Was für die meisten Österreicher aber tatsächlich als Sünde verstanden wird: Stehlen (63 Prozent), falsche Beschuldigungen (59 Prozent) oder den Partner mit jemand anderem betrügen (54 Prozent). »Mit der Religiosität ist auch der Begriff der Sünde auf dem Rückzug«, interpretiert der Chef des Linzer Market-Instituts, Professor Werner Beutelmeyer, diese Ergebnisse seiner Umfrage. Aber haben die Menschen damit auch vergessen, was Sünde meint? Dieser Schluss wäre voreilig.
Eine Befragung von 8 200 Berufsschülern in ganz Deutschland kommt nämlich zu einem anderen Ergebnis. Zwei Drittel von ihnen verbinden mit Sünde den »Missbrauch von Vertrauen«. »Sünde ist für die Jugendlichen und jungen Erwachsenen allererst eine Beziehungstat im sozialen Nahbereich«, schreibt der Braunschweiger Soziologie-Professor Andreas Feige in seiner Studie. Genau darum ging es übrigens auch in der biblischen Geschichte vom Sündenfall im Paradies: um gebrochenes Vertrauen und um gebrochene Beziehungen. Und so verbinden die meisten Jugendlichen in dieser großen Umfrage mit Sünde das Fremdgehen in einer Partnerschaft, Gewalt, Lüge und Diebstahl. Traditionell Anrüchiges wie sexuelle Beziehungen vor der Ehe oder Homosexualität dagegen ist für sie am wenigsten Sünde.
Denn sie gehen von Einvernehmen und Liebe aus – also von heilen Beziehungen, dem Gegenteil ihrer Vorstellung von Sünde. Gott kommt in den Antworten der jungen Erwachsenen freilich nicht vor. Also haben auch sie nur einen trivialen Sündenbegriff, weit entfernt von biblischer Tiefe?

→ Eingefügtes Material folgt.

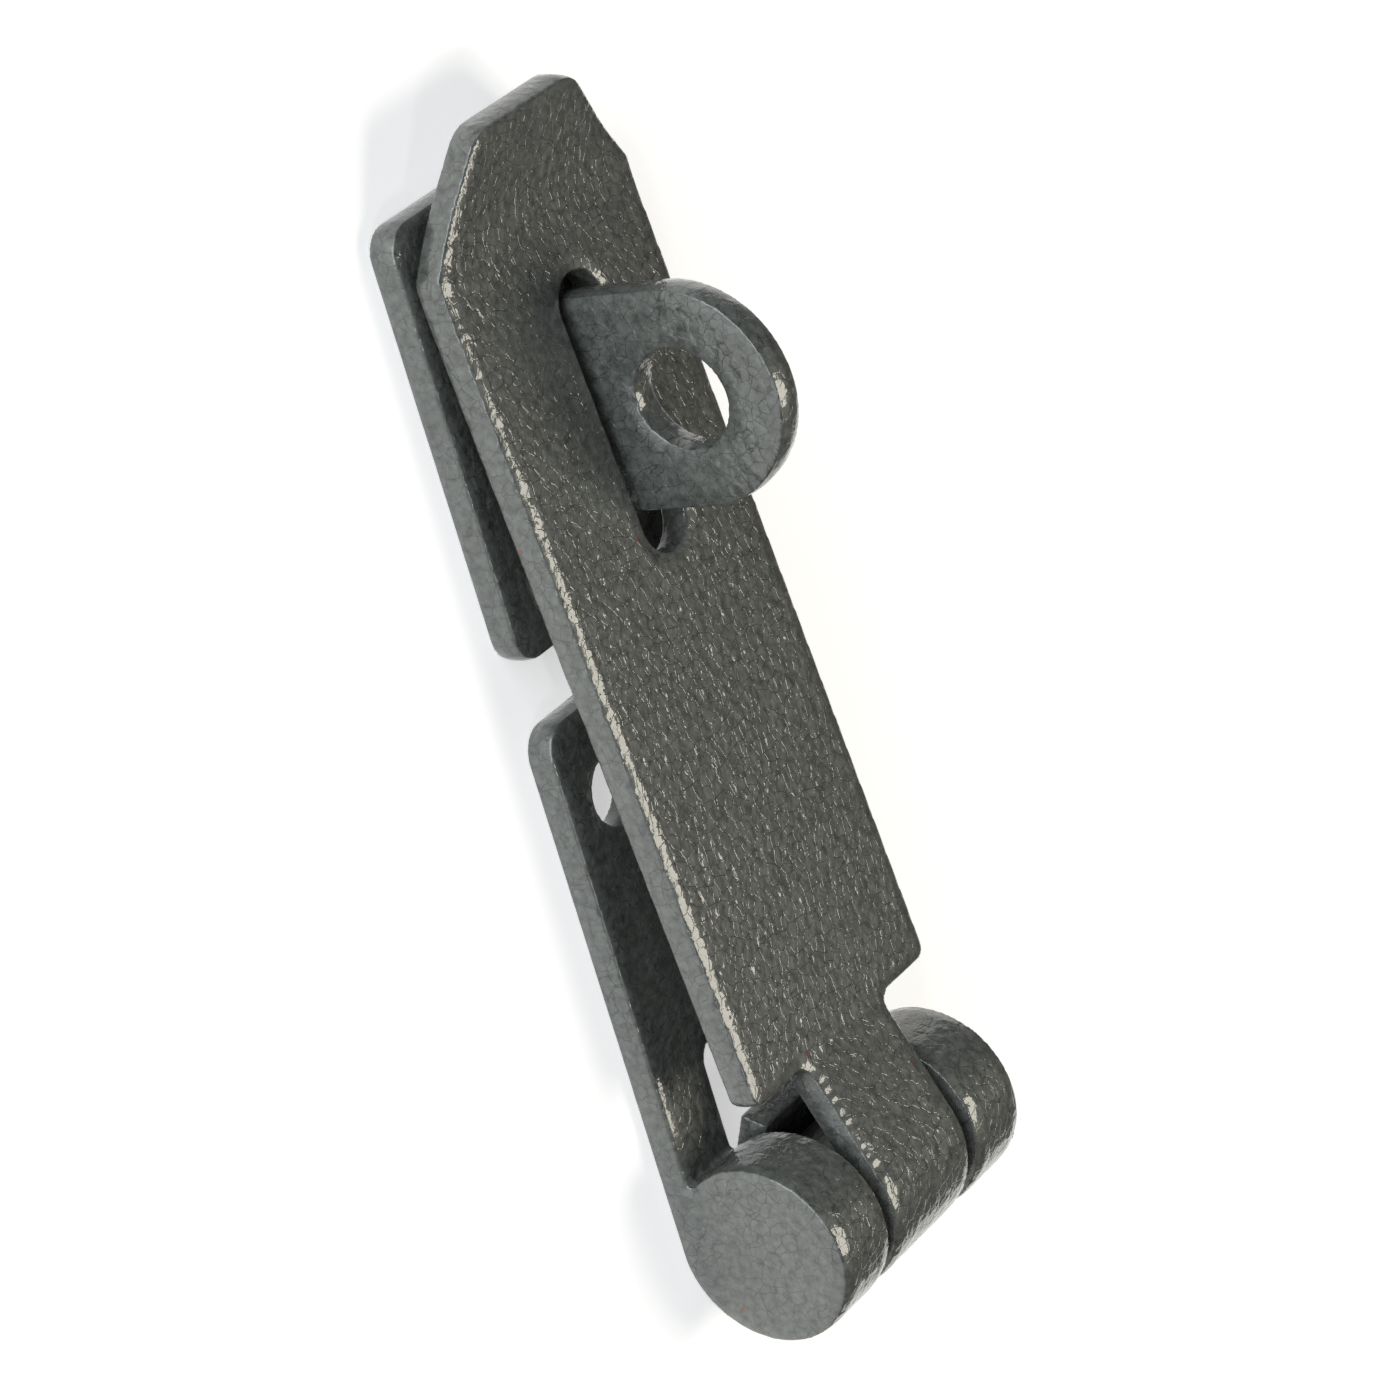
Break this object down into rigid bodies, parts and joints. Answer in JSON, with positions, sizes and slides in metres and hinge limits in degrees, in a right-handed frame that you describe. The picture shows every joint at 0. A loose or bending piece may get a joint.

In der Bibel jedenfalls ist Gott mitten in den Beziehungen zwischen Menschen. Und Sünde ist das Zerreißen der Beziehungen – also Misstrauen, Verrat, Lüge und Gewalt, so wie in den Antworten der Umfragen. Das war bei Adam und Eva so, bei Kain und Abel, bei Jesus am Kreuz. Gott ist mittendrin und leidet mit. So wie viele Menschen heute, auch wenn ihnen der Begriff »Sünde« längst fremd geworden ist.
Die Kirche kann traurig darüber sein, dass immer mehr Menschen ihre Worte nicht verstehen. Sie kann aber auch nach dem lebendigen Kern in ihnen suchen. Sie wird bei vielen Menschen auf eine Sehnsucht nach heilen Beziehungen treffen, das zeigen die Umfragen. Das Thema der Sünde hat sich nicht erledigt.